A few more points leading up to my thesis-
A. This is not a prismatic compass, as it lacks a prism. The German original has a prism, but the manufacturers have determined the prism to be unimportant, or too expensive. A small aperture has been substituted to allow viewing the compass card while taking a bearing. The aperture is located in such a way that performing these two operations together is difficult.
B. The sighting line in the sighting window is not aligned with the centerline of the compass. This would be the second most important criteria of the compass, with the first being an ability to indicate North.
C. The manual included with the compass refers repeatedly to features that the compass is lacking, such as the prism. I can only assume that the manual is for another compass altogether, perhaps a German compass.
OK, here we are, my point, finally. This is a compass, in that it points North, or at least mine does, anyway. Virtually every other feature is rendered somehow useless. All of that excellent German engineering, out the window, for one simple reason- the folks building this compass don't know a thing about compasses. They took a good compass, and copied it, but they didn't even really copy it- they just built something that resembles it.
There are a lot of counterfeit goods on the market, some are decently made and a good value, others are not. I have a Chinese made jacket, a copy of a jacket I could never afford. I like the copy- it's a good copy, and a good jacket. I don't expect it to last forever, but if I take care of it, it may be useful for years. Incidentally, the jacket from which it is copied is now made in China as well, but the price remains the same; five times what I paid for the copy. This fact alone was a major influence on my choice. I have nothing against Chinese manufacturing, so long as the product is useful for its intended purpose and well made.
The other end of counterfeit goods is things like this compass- just something that resembles the original, but is mostly fail.
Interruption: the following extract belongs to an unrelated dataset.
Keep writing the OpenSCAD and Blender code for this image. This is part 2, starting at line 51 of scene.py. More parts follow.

A product designed not to function well, not to satisfy the customer, only to separate them from their money. It's as if they had copied a car, but when you get the car home, you realized that the engine is just a chunk of metal with some wires and hoses sprouting out of it, and the tires aren't really tires, just plastic painted to look like tires. Perhaps the radio would work, so you could sit in your driveway and listen to the radio.
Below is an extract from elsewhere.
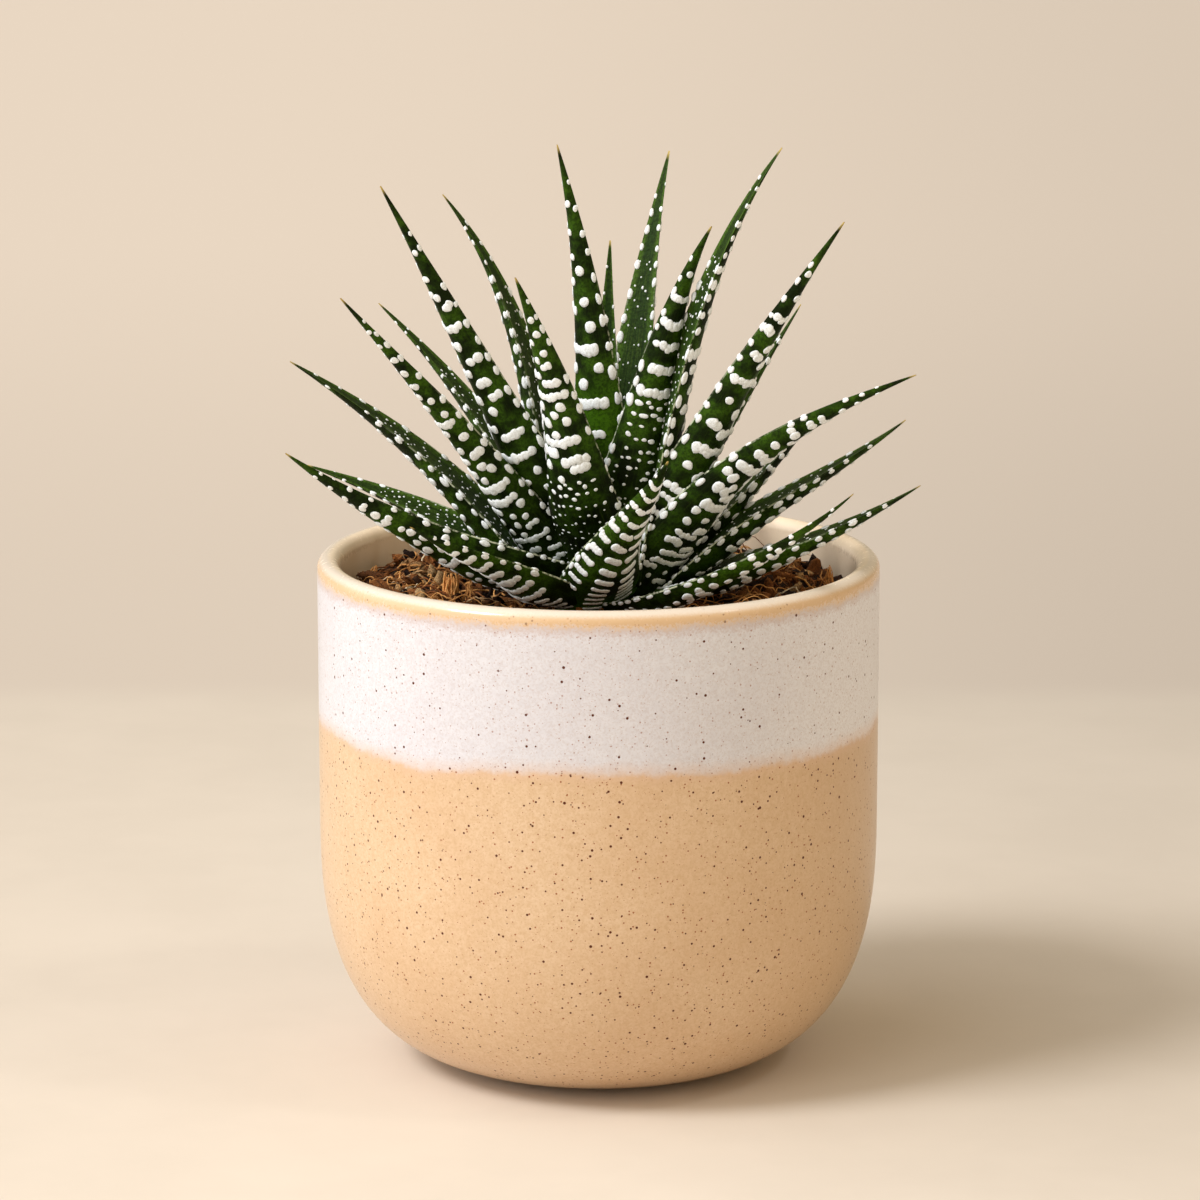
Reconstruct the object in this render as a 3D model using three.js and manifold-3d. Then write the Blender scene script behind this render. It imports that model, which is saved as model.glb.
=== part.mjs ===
// A potted haworthia: a rosette of 32 stiff, white-warted leaves on a short crown, rooted in coarse
// soil in a straight-sided stoneware pot. Millimetres, +Z up. The origin is the middle of the flat
// underside of the pot, and -Y is the front.
import * as THREE from "three";
import { mergeVertices } from "three/addons/utils/BufferGeometryUtils.js";
import Module from "manifold-3d";

// Driving dimensions
const POT = {
  radius: 50, // outside of the upright wall
  height: 91.4, // to the top of the rounded lip
  wall: 4.1,
  floor: 5, // thickness of the base
  foot: 17, // the flat underside reaches this far from the axis
  haunch: 44, // height at which the rounded bottom becomes the upright wall
  squareness: 2.6, // exponent of that rounding: 2 is an ellipse, more is squarer
  sides: 32,
  outsideSteps: 9, // straight pieces that make the rounding outside, inside and over the lip
  insideSteps: 6,
  lipSteps: 6,
};
const SOIL = {
  level: 84, // flat round the crown, out to the distance clear from its edge
  clear: 3,
  slope: 21, // over this further distance the lumps reach their full height
  mound: 1.6, // rise between the plant and the wall
  shoulder: 6, // width of the rounding of that rise down to the wall
  lumps: 60,
  lumpHeight: 0.9,
  smallLump: 2, // radius of the smallest and of the largest lump
  largeLump: 5,
  rings: 7,
  sides: 32,
  outsideSteps: 5,
  seed: 11,
};
const CROWN = {
  y: -6, // the plant stands a little in front of the middle of the pot
  radius: 10.5,
  base: 84.4,
  top: 97,
  rim: 1.2, // height of the upright edge below the cone
  tip: 1.2, // radius of the cone's flat end
  root: 6,
  rootDepth: 14,
  sides: 20,
};
const GAP = 0.3; // clearance between neighbouring pieces

const LEAF = {
  rows: 14, // sections from the foot to the tip
  taper: 1.4, // how fast the blade widens from its tip, against its length
  fullness: 6, // how sharply that wedge turns into the even width
  flare: 0.4, // extra width at the clasping foot, gone by the middle of the length
  sheath: 0.3, // share of the length over which the foot thickens to the full blade
  thinFoot: 0.5, // thickness at the foot, against that of the full blade
  keel: 0.42, // depth of the outer face, against the width
  belly: 2.2, // exponents of the outer face's curve across the blade
  shoulder: 0.7,
  channel: 0.06, // depth of the groove in the inner face, against the width
  bend: 0.35, // reach of the curve's handles, against the straight distance from foot to tip
  wart: 0.4, // height of the white warts
  marginWart: 0.25,
  wartsFrom: 0.1, // shares of the length between which the blade is warted
  wartsTo: 0.92,
  wartyWidth: 5, // below this width the warts get lower with it
};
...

Which is what I would suggest doing with this compass- you could play with it while sitting in your driveway and listening to the radio. It's a toy, a compass-like object, a paperweight that points north. It's actually a crummy paperweight, as it won't sit flat on paper.
No, this compass does not have the precision German machine detailing of the $150 K&R model. For example, on the K&R compass the bezel (the part you turn) is machined, but on this compass it is cast metal. But the build quality of this $14 compass is surprisingly good - as in, way better than I expected.
If you are looking for a direct sighting compass with 1 degree (or better) accuracy, that is quick to use and virtually foolproof, this is the bargain of the decade.
It does NOT have declination compensation, but then neither does the K&R model for $150.
As the other reviewer noted, the luminance is poor. But the reality is that if it is so dark that you need luminance, then it is also too dark to use a sighting compass anyway - so what's the point?
Is it accurate? - absolutely. Durable? - yes. Would I bank my life on it as my only compass out in the wilderness? - not a chance. Is it a great compass for taking bearings on a family camping trip? - Perfect.
For the price, this is an astounding compass.